Timing for FashionMNIST: https://repo.mxnet.io/gluon/dataset/fashion-mnist/train-labels-idx1-ubyte.gz, DNS: 0.0982 sec, LOAD: 0.1264 sec.
Timing for PYPI: https://pypi.python.org/pypi/pip, DNS: 0.0173 sec, LOAD: 0.3984 sec.
Timing for Conda: https://repo.continuum.io/pkgs/free/, DNS: 0.0106 sec, LOAD: 0.0637 sec.
samskalicky commented 4 years ago

@apeforest assign [@apeforest ]

mjsML commented 4 years ago

This fixed it for me.
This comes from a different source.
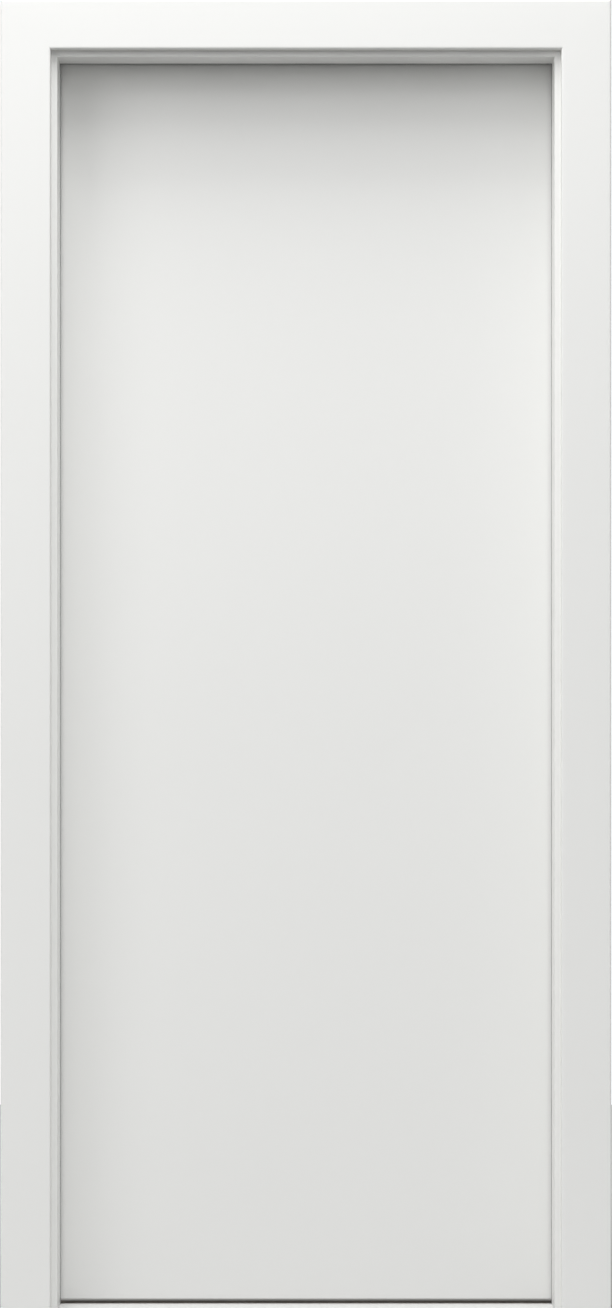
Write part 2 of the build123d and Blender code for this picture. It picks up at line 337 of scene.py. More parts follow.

You basically need to update the OpenBLAS libs to latest with a the dynamic architecture flag ...

apeforest commented 4 years ago

@mjsML Thanks. Issue fixed.

leezu commented 4 years ago

@apeforest what platform are you on? Ideally the installation instructions should be updated based on this issue

apeforest commented 4 years ago

@leezu I was using the latest AWS DLAMI. I will verify once more.

leezu commented 4 years ago

There are both 16.04 and 18.04 versions of DLAMI. Based on your kernel version, you are using 16.04. 18.04 works fine for me.
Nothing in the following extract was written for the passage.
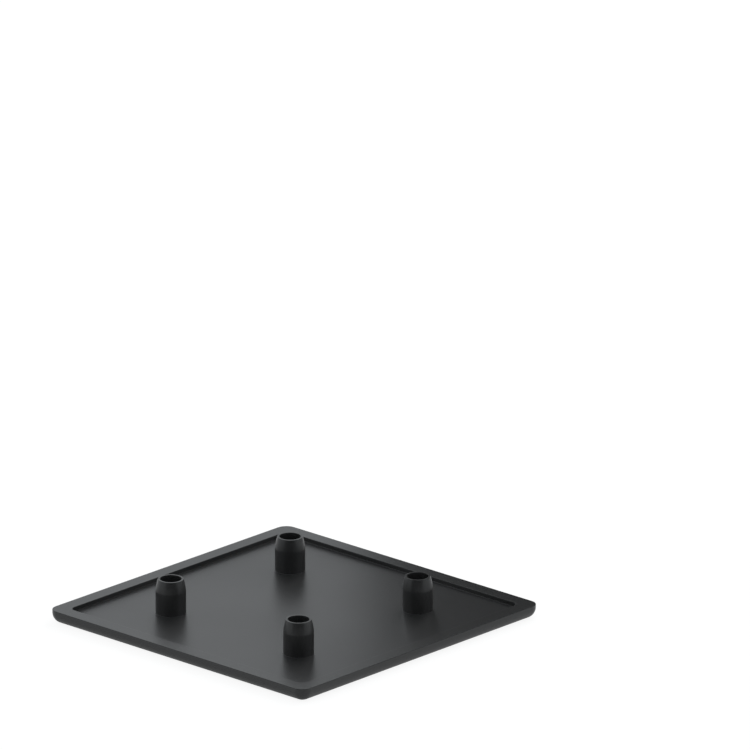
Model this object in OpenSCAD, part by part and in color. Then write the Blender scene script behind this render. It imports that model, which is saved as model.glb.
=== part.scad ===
// Moulded end cap that closes the open end of a square profile.
// A shallow tray with a rolled outer edge carries hollow pegs that press into
// the profile's core bores, while its rim seats on the profile's end face.
// Millimetres. The origin is the centre of the outer face, and +Z points to the pegs.

/* [Profile grid] */
// Grid of the profile, from one core bore to the next
grid = 50; // [40:1:60]
// Grid cells along each side of the square cap, with one peg in each cell
cells = 2; // [1:1:3]

/* [Plate] */
// Thickness of the plate from its outer face to the top of its rim
plate_t = 4.1; // [3.6:0.1:8]
// Radius of the plate's four corners, seen from above
corner_r = 3.4; // [3.3:0.1:8]
// Radius that rolls the side walls into the outer face
edge_r = 3.2; // [0.6:0.1:3.2]

/* [Rim and recess] */
// Width of the raised rim
rim_w = 4.5; // [2:0.1:8]
// Depth of the recess inside the rim
recess_depth = 1.35; // [0.4:0.05:1.6]
// Radius of the recess's four corners
recess_r = 2; // [0.5:0.1:6]

/* [Pegs] */
// Diameter of a peg's straight part, line to line with the core bore
peg_d = 8.8; // [6:0.1:14]
// Length of a peg's straight part above the rim
grip_h = 5.2; // [2:0.1:20]
// Height of the lead-in that ends a peg
lead_h = 3.6; // [1:0.1:8]
// How far the lead-in draws the peg in, on the radius
lead_in = 0.7; // [0.5:0.05:0.9]
// How far the side of the lead-in bows out from a straight line
lead_bow = 0.08; // [0.02:0.01:0.1]
// Wall of the hollow peg along its straight part
peg_wall = 1.3; // [1.2:0.05:2]
// Material left between the outer face and the bottom of a hollow
hollow_base = 2.4; // [1:0.1:2.4]

/* [Hidden] */
$fn = 96;
// How far a cutting shape runs past the face that it opens
cut_past = 1;
side = cells * grid;
recess_side = side - 2 * rim_w;
floor_z = plate_t - recess_depth;
lead_z = plate_t + grip_h;
tip_z = lead_z + lead_h;
// How far under the lead-in its arc takes over, still outside the peg's straight side
lead_lap = lead_in / 4;
peg_r = peg_d / 2;
hollow_r = peg_r - peg_wall;

// Section of the plate's edge, from a corner's centre line outwards.
module edge_section() {
    difference() {
        square([corner_r, plate_t]);
        translate([corner_r - edge_r, 0])
            difference() {
                square(edge_r);
                translate([0, edge_r])
                    circle(edge_r);
            }
    }
}

// Square plate whose edge section runs straight along the sides and turns round the corners.
module plate() {
    straight = side - 2 * corner_r;
    translate([-straight / 2, -straight / 2, 0])
        cube([straight, straight, plate_t]);
    for (quarter = [0 : 3])
        rotate(90 * quarter)
            translate([straight / 2, straight / 2, 0]) {
                rotate([90, 0, 0])
                    linear_extrude(straight)
                        edge_section();
                rotate_extrude(angle = 90)
                    edge_section();
            }
}

// Square with round corners, centred on the origin.
module round_square(width, radius) {
    inner = width - 2 * radius;
    square([width, inner], center = true);
    square([inner, width], center = true);
    for (x = [-1, 1], y = [-1, 1])
        translate([x * inner / 2, y * inner / 2])
            circle(radius);
}

// Pocket that leaves the rim standing.
module recess() {
    translate([0, 0, floor_z])
        linear_extrude(recess_depth + cut_past)
            round_square(recess_side, recess_r);
}

// Half the section of a peg: a straight side, then an arc that bows in to the tip.
module peg_section() {
    chord = norm([lead_in, lead_h]);
    lean = atan(lead_in / lead_h);
    arc_r = chord * chord / (8 * lead_bow) + lead_bow / 2;
    middle = [peg_r - lead_in / 2, lead_z + lead_h / 2];
    centre = middle - (arc_r - lead_bow) * [cos(lean), sin(lean)];
    intersection() {
        translate([0, hollow_base])
            square([peg_r, tip_z - hollow_base]);
        union() {
            square([peg_r + cut_past, lead_z - lead_lap]);
            translate(centre)
                circle(arc_r);
        }
    }
}

// Peg without its hollow, rooted in the plate.
module peg() {
    rotate_extrude()
        peg_section();
}

// Blind hollow that keeps the peg's wall thin.
module peg_hollow() {
    translate([0, 0, hollow_base])
        cylinder(h = tip_z - hollow_base + cut_past, r = hollow_r);
}

// Puts its children over every core bore of the profile.
module at_core_bores() {
    first = -(cells - 1) * grid / 2;
    for (column = [0 : cells - 1], row = [0 : cells - 1])
        translate([first + column * grid, first + row * grid, 0])
            children();
}

// The whole moulding in one piece.
module end_cap() {
    color("#2b2d30")
        difference() {
            union() {
                difference() {
                    plate();
                    recess();
                }
                at_core_bores()
                    peg();
            }
            at_core_bores()
                peg_hollow();
        }
}

end_cap();
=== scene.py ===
"""Looks of a black moulded end cap for a square profile.

The cap is one injection-moulded piece: a shallow tray with a rolled outer edge, a raised rim and four hollow
pegs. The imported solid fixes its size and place. This file gives it the finely softened edges and the satin,
spark-eroded surface of the real moulding, and puts it on a pale studio floor.

Lengths are in metres and angles in degrees, except where a name says otherwise.
"""

import logging
import math
from dataclasses import dataclass, field
from enum import Enum

import bmesh
import bpy
from mathutils import Matrix, Vector


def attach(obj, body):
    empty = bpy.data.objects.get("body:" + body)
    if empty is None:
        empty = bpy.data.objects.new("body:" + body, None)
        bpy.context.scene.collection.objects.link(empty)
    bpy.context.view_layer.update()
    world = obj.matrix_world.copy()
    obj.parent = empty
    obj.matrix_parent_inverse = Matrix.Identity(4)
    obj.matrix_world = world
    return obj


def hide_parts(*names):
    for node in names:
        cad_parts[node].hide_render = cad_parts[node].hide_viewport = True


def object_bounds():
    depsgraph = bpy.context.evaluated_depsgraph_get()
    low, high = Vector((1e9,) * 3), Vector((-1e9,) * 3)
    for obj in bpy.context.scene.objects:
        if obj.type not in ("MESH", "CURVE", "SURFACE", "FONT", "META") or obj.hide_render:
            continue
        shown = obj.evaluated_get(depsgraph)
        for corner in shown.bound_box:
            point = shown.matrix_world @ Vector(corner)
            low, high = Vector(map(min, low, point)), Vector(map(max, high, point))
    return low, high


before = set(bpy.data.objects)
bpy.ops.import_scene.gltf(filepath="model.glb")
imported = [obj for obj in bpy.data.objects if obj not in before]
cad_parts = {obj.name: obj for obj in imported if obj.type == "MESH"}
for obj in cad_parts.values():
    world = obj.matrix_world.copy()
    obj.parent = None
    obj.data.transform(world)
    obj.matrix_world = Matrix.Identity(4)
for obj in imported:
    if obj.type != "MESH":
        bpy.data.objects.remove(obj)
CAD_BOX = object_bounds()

LOG = logging.getLogger("end_cap")
MM = 0.001
NODE = "end_cap"
UP = Vector((0.0, 0.0, 1.0))
WHITE = (1.0, 1.0, 1.0)

Number = int | float
Colour = tuple[float, float, float]
Place = tuple[float, float, float]
Points = list[tuple[float, float]]
Row = list[bmesh.types.BMVert]


class Arithmetic(Enum):
    """What a Math node does with its two values."""

    ADD = "ADD"
    SUBTRACT = "SUBTRACT"
    MULTIPLY = "MULTIPLY"
    MAXIMUM = "MAXIMUM"


class Wire:
    """A node's output that can be used in Python arithmetic, each step of which adds one Math node."""

    def __init__(self, graph: "Graph", socket: bpy.types.NodeSocket) -> None:
        """Keeps a socket and the graph it belongs to.

        Args:
            graph: Node graph that new Math nodes are added to.
            socket: Output socket that carries the value.
        """
        self.graph = graph
        self.socket = socket

    def _math(self, how: Arithmetic, first: "Wire | Number", second: "Wire | Number") -> "Wire":
        """Adds the Math node for one operator.

        Args:
            how: Operation of the node.
            first: Left-hand value.
            second: Right-hand value.

        Returns:
            The result as a new wire.
        """
        return self.graph.node("ShaderNodeMath", {"operation": how.value}, {0: first, 1: second})

    def __add__(self, other: "Wire | Number") -> "Wire":
        """Adds a value to this one."""
        return self._math(Arithmetic.ADD, self, other)

    def __radd__(self, other: Number) -> "Wire":
        """Adds this value to a number."""
        return self._math(Arithmetic.ADD, other, self)

    def __sub__(self, other: "Wire | Number") -> "Wire":
        """Takes a value from this one."""
        return self._math(Arithmetic.SUBTRACT, self, other)

    def __rsub__(self, other: Number) -> "Wire":
        """Takes this value from a number."""
        return self._math(Arithmetic.SUBTRACT, other, self)

    def __mul__(self, other: "Wire | Number") -> "Wire":
        """Multiplies this value by another."""
        return self._math(Arithmetic.MULTIPLY, self, other)

    def __rmul__(self, other: Number) -> "Wire":
        """Multiplies a number by this value."""
        return self._math(Arithmetic.MULTIPLY, other, self)

    def larger(self, other: "Wire | Number") -> "Wire":
        """Takes the larger of this value and another."""
        return self._math(Arithmetic.MAXIMUM, self, other)


@dataclass(frozen=True)
class Cloud:
    """A cloudy noise: the size of one cloud, the number of its finer layers, and their weight."""

    size: float
    layers: float
    weight: float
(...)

If 16.04 ships with problematic openblas, let's add a Note to the install guide.

mjsML commented 4 years ago

This issue happens on 18.04 too (this is my OS at the moment) ... I think it depends which subversion of ubuntu you have ... This is a very old install of 18.04 (probably 18.04.00 or the likes) ... and given I have not updated OpenBLAS explicitly it happened on 18.04 too .. according to the build guide from OpenBLAS the core issue is some symbols don't make it if you don't compile with the dynamicarch flag (so even if you have the most recent build but you didn't use this flag you'd get the same error.)

larroy commented 4 years ago

Which branch is this? master or 1.6.x?

mjsML commented 4 years ago

@larroy master ... a similar issue also occurs when you chose MKL as BLAS too (the linker complains on another symbol tho) ...

larroy commented 4 years ago

what's the root cause of this? This is something we should add to CI if users are facing these difficulties.

mjsML commented 4 years ago

agreed ... as I mentioned above it's a well documented issue with OpenBLAS and debian based distros.

Debian and Ubuntu LTS versions provide OpenBLAS package which is not updated after initial release, and under circumstances one might want to use more recent version of OpenBLAS e.g. to get support for newer CPUs

Ubuntu and Debian provides 'alternatives' mechanism to comfortably replace BLAS and LAPACK libraries systemwide.

After successful build of OpenBLAS (with DYNAMIC_ARCH set to 1)

$ make clean
$ make DYNAMIC_ARCH=1
$ sudo make DYNAMIC_ARCH=1 install

Basically the symbol mentioned above is missing from the default binaries that ships with debian based distros, so OpenBLAS needs to be rebuilt from latest source with this flag to force the compiler to output the symbol that the linker here is looking for(in this instance the old "gotoblas" symbol).

leezu commented 4 years ago

@apeforest @mjsML please provide the output of your cmake commands. It's unclear whether MKL is found during your compilation attempt based on the information provided.

I can't reproduce this issue both when linking against MKL as well as linking against OpenBLAS on a blank Ubuntu 18.04 system.

Are you compiling inside conda?

@mjsML we don't require updating OpenBLAS. This is unrelated.

apeforest commented 4 years ago

Okay if I follow all the instructions on the web to apt update all required packages, I no longer face the issue. I guess it's probably I messed up cmake in my old enviroment. @mjsML if you also don't see this issue any more, I guess we can close it. Thanks @leezu for investigation.

leezu commented 4 years ago

I'll close this issue for now, please reopen @mjsML if you can still reproduce this.